Lyrics by Leon Rosselson (my favourite version is by Billy Bragg)

G8

Protesting anyone?


Replies

  1. #1 On July 1, 2005 10:20 PM Andrea said:

    Join the struggle while you may,
    The revolution is just a t-shirt away

  2. #2 On July 1, 2005 11:36 PM Matt Robin said:

    "They make the laws to chain us well
    The clergy dazzle us with heaven, or they damn us into hell
    We will not worship the God they serve,
    a God of greed who feeds the rich while poor folk starve"

    It was true then - and hey, it's true now!

    You know what - I could comment on the wider issues of the G8, capitalism and greed in the western world, and all the social implications that go with it...but this is a site about web design - and I don't want to rant about things I'm not very qualified to discuss. I hope the Live 8 gigs and the 'End Poverty' campaigns are successful though.

  3. #3 On July 2, 2005 12:21 AM Malarkey said:

    @ Matt Robin et al:

    but this is a site about web design
    I like to think that this site is about culture, so feel free to rant if you like.

  4. #4 On July 2, 2005 12:35 AM Graham Bancroft said:

    That's really sad, St Georges Hill is now one of the most exclusive and expensive places to live in Surrey with houses no less than 1 million English pounds, if only they knew its' history.

  5. #5 On July 2, 2005 01:00 AM Jeremy Keith said:

    Good ol' Leon Rosselson.

    I used to busk that song travelling 'round Europe. It never failed to stir the blood.

  6. #6 On July 2, 2005 01:41 AM Graham Bancroft said:

    The Make Poverty History campaign has got to be just the start, there are so many things we as a race need to focus on, to name but a few;

    Peak oil
    Water
    Global warming

    Before you think of me as some crackpot, have a read, have a think. I have two young children, I want them to have a future.

  7. #7 On July 2, 2005 10:38 AM shaun belcher said:

    Would have been appropriate to have acknowledged these lyrics as being Rossellon's.....pedantic but credit where credit due eh? (Ed says: Duly credited)

    As for recorded versions none matches that of Dick Gaughan on 'Handful of Earth' album from which I cadged following...

    World Turned Upside Down (Leon Rosselson)
    So much has been written in recent years about this period of English history that there's not much I could add here. The English Civil War, which was in fact simply a Bourgeois Revolution, left many of its early supporters feeling cheated and betrayed.
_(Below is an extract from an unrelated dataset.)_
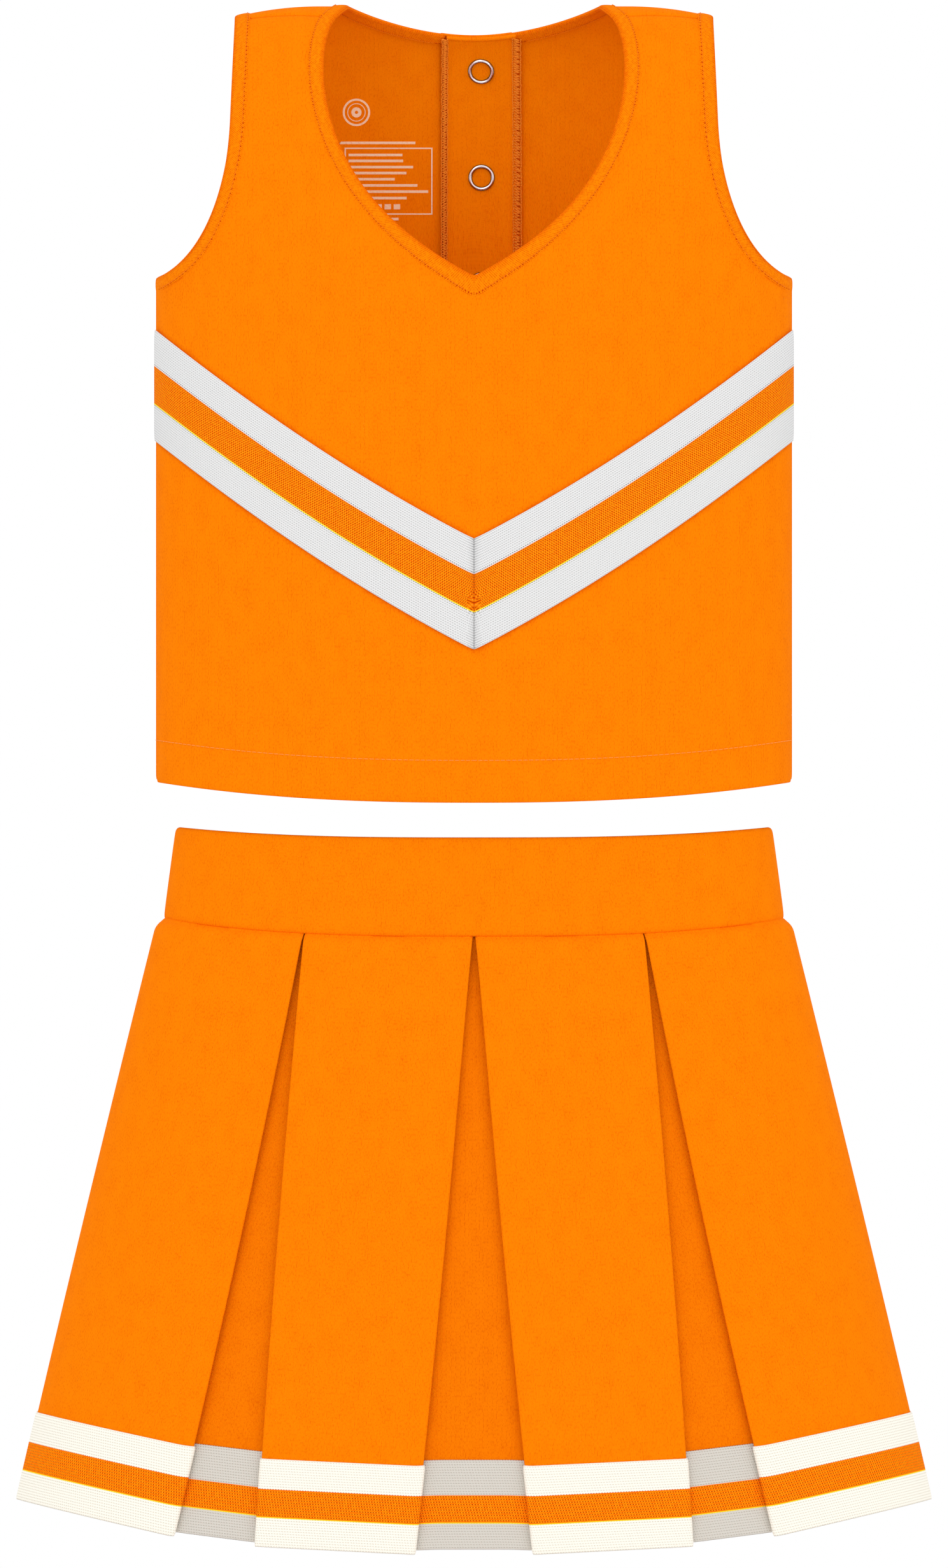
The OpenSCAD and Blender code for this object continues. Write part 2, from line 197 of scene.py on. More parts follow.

The Diggers were Christian, pacifist and could be described as primitive communists. The conclusion of the song, in my interpretation, is that, as they were not prepared to defend themselves, they were annihilated. The evidence of history is that revolutions are usually peaceful - but the resulting counter-revolution is usually extremely bloody and ruthless. Anyone who believes that any ruling class will give up power without extreme resistance is living in a different dimension. The guitar tuning used here was DADDAE with a capo at the 2nd fret

    the more things change the more things stay the same...I'm hoping there no bloodshed this afternoon as I have friends in edinburgh but the real anger will probably be vented at Gleneagles...god help them if the 'counter-revolution' hits them....

  8. #8 On July 3, 2005 02:27 PM Jethro said:

    Aah, there's nothing better than middle class people with plenty of money wringing their hands sorrowfully about the plight of the 'poor', is there?

    Not going to stop you charging inflated prices for your services though, is it? Not going to stop you making more money than your employees, is it?

    (Ed says: It's fine to disagree, I respect that, I love a good debate. But plain insults won't be tolerated, especially when written anonymously. Please behave respectfully.)

  9. #9 On July 3, 2005 03:00 PM Dave said:

    Often personal memories are more sacred at remembering the past, glad you found these.

  10. #10 On July 4, 2005 09:26 AM Tim said:

    The Levellers and The Diggers.

    It's such a shame that an important piece of British history like this is sadly over-looked by our dodgy teaching and exam boards...

    On a day when American is celebrating it's independance (and maybe we should be celebrating our severance), it's nice to see someone remembering some of our history.

    As for "middle class people with plenty of money wringing their hands sorrowfully about the plight of the 'poor'"?

    I'm sure "the poor" won't greet it with sarcasm and ignorance.

  11. #11 On July 5, 2005 12:36 AM A said:

    I'm a postgrad politics student, which means that I'm probably more brainwashed about the world situation than most, spend too much time reading the self-serving garbage passing as analysis in the mainstream media and in academia. Having kicked in the TV during the Live 8 jamboree, couldn't stand Sir Bob's sanctimonious cant, I ran into your excellent site I'm not sure how. Thank google, I suppose.

    The lyrics sent a shiver down by back, sent me back to my bookshelf and Christopher Hill and then to my old Billy Bragg mp3s. Hearing Billy spit out the history of a struggle past, I felt ashamed about my cynicism.

    Yeah, the revolution still starts at closing time, but at least I was reminded of so many good times past, the sense of community, purpose, agitating for real change creates, was reminded, on a day when I'd almost given up on the idea, that another world is possible. Thanks.